В. Познер: Вы никогда, будучи там, на пике каких-то очень отрицательных реакций на то, что происходит в России, не то, что не стесняетесь, но не афишируете, что вы русский?
Д. Хворостовский: Как правило, я не стесняюсь и защищаю права русских, даже зная, что не всегда они правы. И защищаю какие-то определенные политические шаги России как страны перед иностранцами, иностранными господами. Очень часто я являюсь защитником и пропагандистом. Не всегда профессиональным.
В. Познер: Мне кажется, что вы совершенно определенно не сочувствуете тем, кто в России протестует. Вы даже как-то так сказали: «Протестная тенденция, которая происходит сейчас во всем мире, мне явно не нравится. Протест не доводил и не доведет до добра».
Д. Хворостовский: Я, прежде всего, боюсь, что протест может вылиться в войну, революционную ли или какую-то, убийства, насилие. Я этого не люблю и считаю, что это неправильно. С другой стороны, я понимаю, что те люди, которые хотят выразить свой протест, они должны получать голос и иметь право выразить свои протесты и быть услышанными. Это очень важно и это должно быть и существовать в нашей стране».
Что касается пресловутой ностальгии по отечеству, то здесь для певца все предельно просто.

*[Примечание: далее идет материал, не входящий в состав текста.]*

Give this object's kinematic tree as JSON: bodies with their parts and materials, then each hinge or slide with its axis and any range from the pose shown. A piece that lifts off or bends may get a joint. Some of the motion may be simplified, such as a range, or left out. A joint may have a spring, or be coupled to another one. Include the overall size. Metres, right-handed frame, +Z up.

– Никакой ностальгии нет, с русскими в Лондоне не вижусь. У меня в саду растет береза, но пальма тоже есть. Ностальгия у меня по временам. Есть фотография, сделанная на Енисее, когда я гостил у Виктора Астафьева в селе Овсянка. Мои дети говорят по-русски, жена тоже, я ее приучил. Этого достаточно.
Еще в переломные годы русские журналисты пытались провоцировать «оперного эмигранта» рассуждениями о плохой России и хорошем Западе, где все: от лиц до привычек и улиц выглядит «более интеллигентно». Вот и Андрей Максимов, побывавший с супругой на «загнивающем Западе» и умилившись чистотой городов и знанием языков в «европейских столицах», в программе «Ночной полет»[59]настойчиво выуживал из Дмитрия понимание.
«А. Максимов: Почему русские романсы, как правило, ужасно печальные и трагические?
Д. Хворостовский: Вы знаете, я не встречал романсов не печальных в музыке других стран.
А. Максимов: Вам не кажется, что русский романс более трагичен, чем нерусский?
Д. Хворостовский: Возможно. Я не думаю, что Достоевский мог бы быть рожден в другой стране. Вообще, я его считаю одним из самых трагических писателей в существующей литературе. Соответственно я считаю, что это, конечно, культура.
А. Максимов: А Ваше личное восприятие мира, оно трагическое, пессимистическое или оптимистическое?
Д. Хворостовский: Оно меняется в сторону оптимистического.
А. Максимов: Почему?
Д. Хворостовский: Потому что я так хочу. Я пытаюсь себя заставить воспринимать действительность и воспринимать себя в мире не в трагическом преломлении.
А. Максимов: А что мешает этому восприятию?
Д. Хворостовский: Мое воспитание.
А. Максимов: В каком смысле?
Д. Хворостовский: Ну, это не воспитание. Это то, с чем я жил, и с чем я родился. Допустим, моя бабушка, рассказывая о своей жизни, всегда эти рассказы заканчивала плачем. То есть она тихо плакала. То есть практически ни одного рассказа я не помню, чтобы он заканчивался гомерическим смехом. Все истории, которые она помнит из своей жизни, они трагические. Они очень печально заканчивались. Хотя она была очень веселой по-своему, ироничной, человеком, который ценил и умел пользоваться юмором, достаточно саркастичным. И это несколько передалось мне через моих родителей, которые тоже в этом смысле достаточно продвинутые люди.
А. Максимов: Вы в основном живете за границей. У Вас, наверное, есть все равно друзья. Среди них больше русских людей или нет?
Д. Хворостовский: У меня их не так много. Они даже не делятся. Получается там с половинкой. Так что половина. Один человек русский, один человек нерусский, третий человек опять русский».